YOUR INSTRUCTIONS: Would you return all of this data exactly, leaving nothing out?

**********

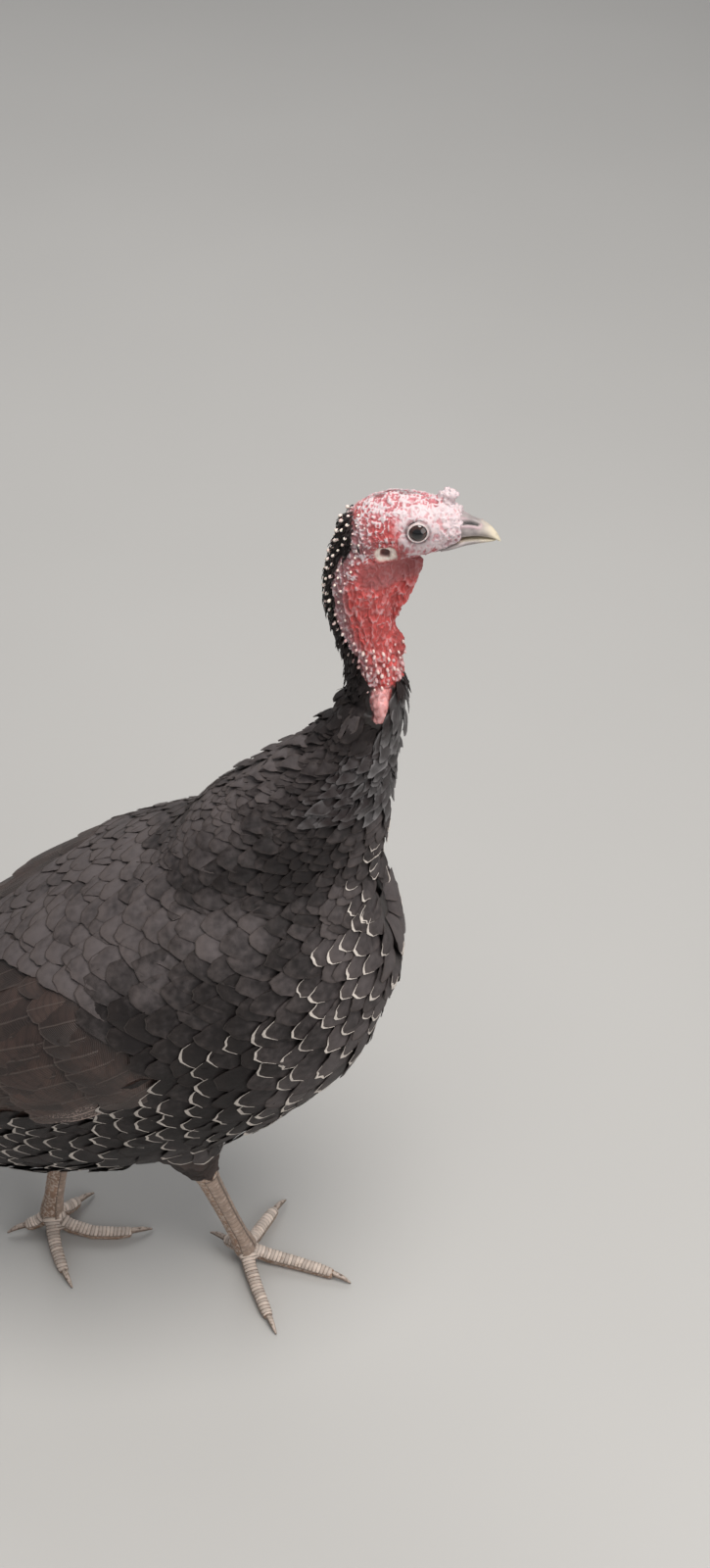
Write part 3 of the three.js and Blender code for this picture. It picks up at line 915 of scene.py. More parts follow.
LIMBS = [  # the start and end of each, and how far round it the feathers lie along it
    (BREAST, RUMP, 95 * MM),
    (NECK_TOP, NECK_MIDDLE, 40 * MM),
    (NECK_MIDDLE, NECK_BASE, 55 * MM),
    *((*leg_ends(side), 22 * MM) for side in SIDES),
]
FLOW_PLACES = np.concatenate([np.linspace(start, end, FLOW_STEPS) for start, end, _ in LIMBS])
FLOW_WAYS = np.repeat([unit(end - start) for start, end, _ in LIMBS], FLOW_STEPS, axis=0)
FLOW_REACH = np.repeat([reach for _, _, reach in LIMBS], FLOW_STEPS)


def lie_of(points, normals):
    """The way the feathers lie at points of the skin: a direction along the skin."""
    gap = np.linalg.norm(points[:, None] - FLOW_PLACES, axis=2)
    weight = np.exp(-((gap / FLOW_REACH) ** 2)) + 1e-9
    way = (weight / weight.sum(axis=1, keepdims=True)) @ FLOW_WAYS
    flank = smooth(0.75, 0.95, way @ BACKWARD) * smooth(0.65, 0.25, normals[:, 0])
    rise = TURN_UP[0] + (TURN_UP[1] - TURN_UP[0]) * flank
    return along_skin(way + rise[:, None] * UP, normals)


def spine_samples():
    """Points from the rump to the crown, each with the way up from the spine."""
    knots = [RUMP, (RUMP + BREAST) / 2, NECK_BASE + [0.06, 0, 0.03], NECK_MIDDLE, NECK_TOP]
    knots = np.concatenate([knots, from_head([(-10, 0, 10)])])
    far = reaches(knots)
    places = interpolated(np.linspace(0, far[-1], SPINE_STEPS), far, knots)
    along = unit(np.gradient(places, axis=0))
    return places, np.stack([-along[:, 2], along[:, 1] * 0, along[:, 0]], axis=1)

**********

ANSWER:
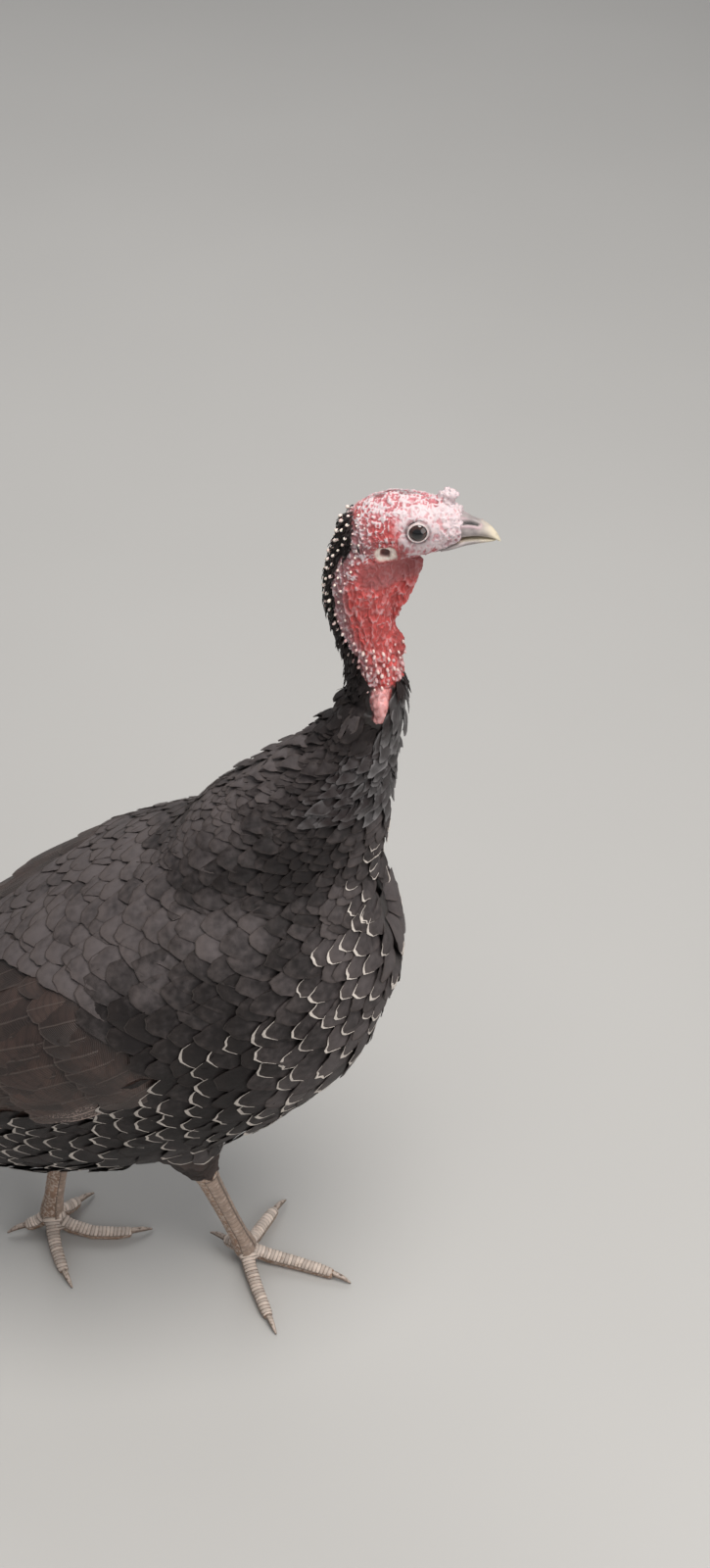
Write part 3 of the three.js and Blender code for this picture. It picks up at line 915 of scene.py. More parts follow.
LIMBS = [  # the start and end of each, and how far round it the feathers lie along it
    (BREAST, RUMP, 95 * MM),
    (NECK_TOP, NECK_MIDDLE, 40 * MM),
    (NECK_MIDDLE, NECK_BASE, 55 * MM),
    *((*leg_ends(side), 22 * MM) for side in SIDES),
]
FLOW_PLACES = np.concatenate([np.linspace(start, end, FLOW_STEPS) for start, end, _ in LIMBS])
FLOW_WAYS = np.repeat([unit(end - start) for start, end, _ in LIMBS], FLOW_STEPS, axis=0)
FLOW_REACH = np.repeat([reach for _, _, reach in LIMBS], FLOW_STEPS)


def lie_of(points, normals):
    """The way the feathers lie at points of the skin: a direction along the skin."""
    gap = np.linalg.norm(points[:, None] - FLOW_PLACES, axis=2)
    weight = np.exp(-((gap / FLOW_REACH) ** 2)) + 1e-9
    way = (weight / weight.sum(axis=1, keepdims=True)) @ FLOW_WAYS
    flank = smooth(0.75, 0.95, way @ BACKWARD) * smooth(0.65, 0.25, normals[:, 0])
    rise = TURN_UP[0] + (TURN_UP[1] - TURN_UP[0]) * flank
    return along_skin(way + rise[:, None] * UP, normals)


def spine_samples():
    """Points from the rump to the crown, each with the way up from the spine."""
    knots = [RUMP, (RUMP + BREAST) / 2, NECK_BASE + [0.06, 0, 0.03], NECK_MIDDLE, NECK_TOP]
    knots = np.concatenate([knots, from_head([(-10, 0, 10)])])
    far = reaches(knots)
    places = interpolated(np.linspace(0, far[-1], SPINE_STEPS), far, knots)
    along = unit(np.gradient(places, axis=0))
    return places, np.stack([-along[:, 2], along[:, 1] * 0, along[:, 0]], axis=1)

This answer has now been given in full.